Revilla thinks that Parkinson's will be controlled with a combination of medication, cell transplantation and electrical stimulation of brain cells.
Attack from all sides
UC researchers are looking at several avenues for treating and preventing Parkinson's, a progressive motor system disorder caused by the loss of dopamine-producing cells in the brain.
Hallmarks of Parkinson's include tremors; rigidity of the limbs and trunk; slowness of movement; and impaired coordination. Significant muscle weakness and difficulty breathing and swallowing can result.
Pope John Paul II, who died Saturday at 84, suffered from Parkinson's disease. The pontiff needed a breathing tube because of complications from Parkinson's coupled with influenza.
Dr. Kim Seroogy, a UC neuroscientist, is studying growth factors that might preserve and repair damage to the cells that make dopamine.
Regaining control
"We hope to slow down or stop the death of those cells and promote functional recovery," Seroogy says.
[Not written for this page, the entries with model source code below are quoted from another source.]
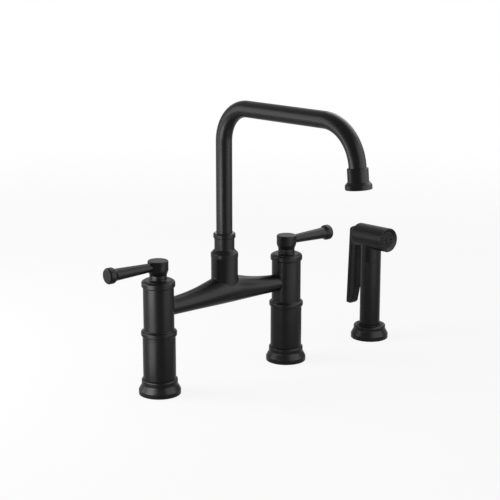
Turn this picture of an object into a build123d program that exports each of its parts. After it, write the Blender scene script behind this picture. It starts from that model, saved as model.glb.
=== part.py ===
from build123d import *

import os
from math import cos, radians, sin, tan

# Deck-mounted bridge kitchen faucet with a side spray, in millimetres.
# +X runs along the bridge to the right, -Y points at the user, +Z is up. The origin lies on the deck,
# midway between the two handle columns. Every piece is modelled at rest, with both valves shut.

# ---- layout on the deck ----
handle_spacing = 203.2  # between the axes of the two handle columns
spray_spacing = 151.7  # from the right column's axis to the spray's axis
deck_thickness = 32.0

# ---- fits between pieces ----
press_fit = 0.02  # radial gap of pieces that are screwed or pushed together
running_fit = 0.05  # radial gap of a shaft that turns or slides in its bore
free_gap = 0.3  # gap between pieces that move past each other
seam_edge = 0.35  # rounding of the edges on both sides of a visible seam

# ---- handle columns, from the deck up ----
foot_width = 3.65  # foot's edge beyond the band above it
foot_height = 5.6
foot_edge = 1.0
cove_height = 6.8
cove_radius = 3.0
band_ledge = 2.05  # band's edge beyond the sleeve above it
band_height = 7.1
band_shoulder = 2.0
gasket_thickness = 1.6
gasket_inner_radius = 13.0
gasket_outer_radius = 22.5
sleeve_radius = 20.05
sleeve_wall = 2.0
sleeve_length = 50.9
spigot_height = 5.0  # length of the turned spigots that centre the sleeve
bead_lip = 3.0
bead_swell = 1.8  # bead beyond the sleeve
bead_height = 6.8
bead_lower_rounding = 1.7
bead_upper_rounding = 2.1
bead_cove_width = 0.9
bead_cove_height = 1.4
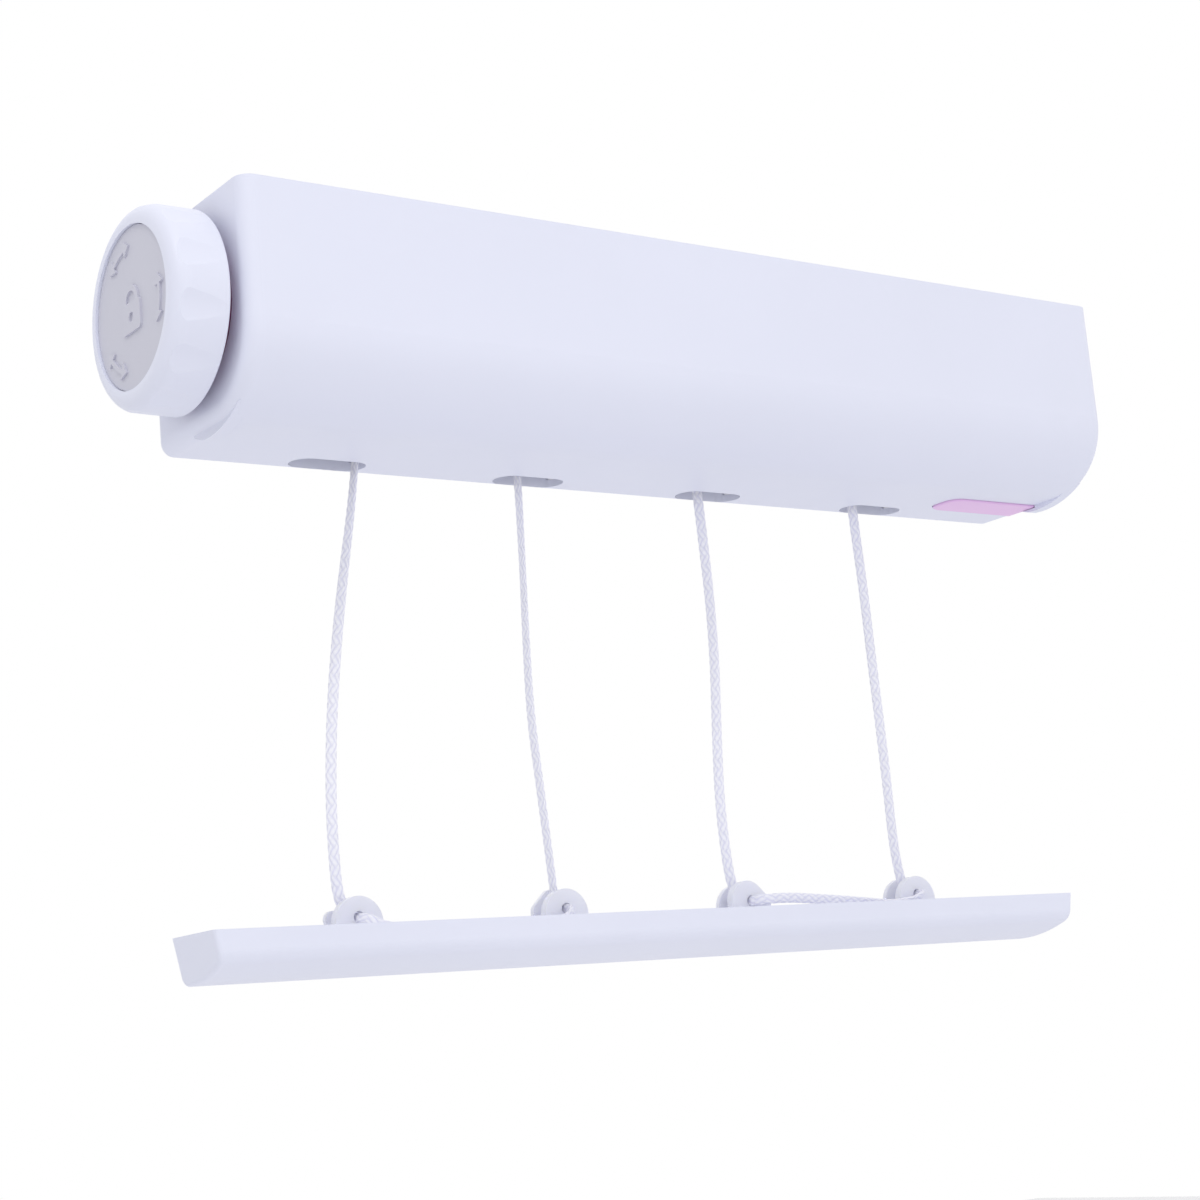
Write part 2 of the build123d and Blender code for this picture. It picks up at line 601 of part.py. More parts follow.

Seroogy received a $250,000, two-year grant from the Michael J. Fox Foundation to study two proteins.
The proteins could allow Parkinson's patients to take lower levels of medications like levodopa, which the body converts into dopamine, while healing the cells that naturally produce dopamine. At higher doses, levodopa causes dyskinesia, or uncontrolled movement.
Studies are also under way at UC on drugs and procedures to control the progression of Parkinson's.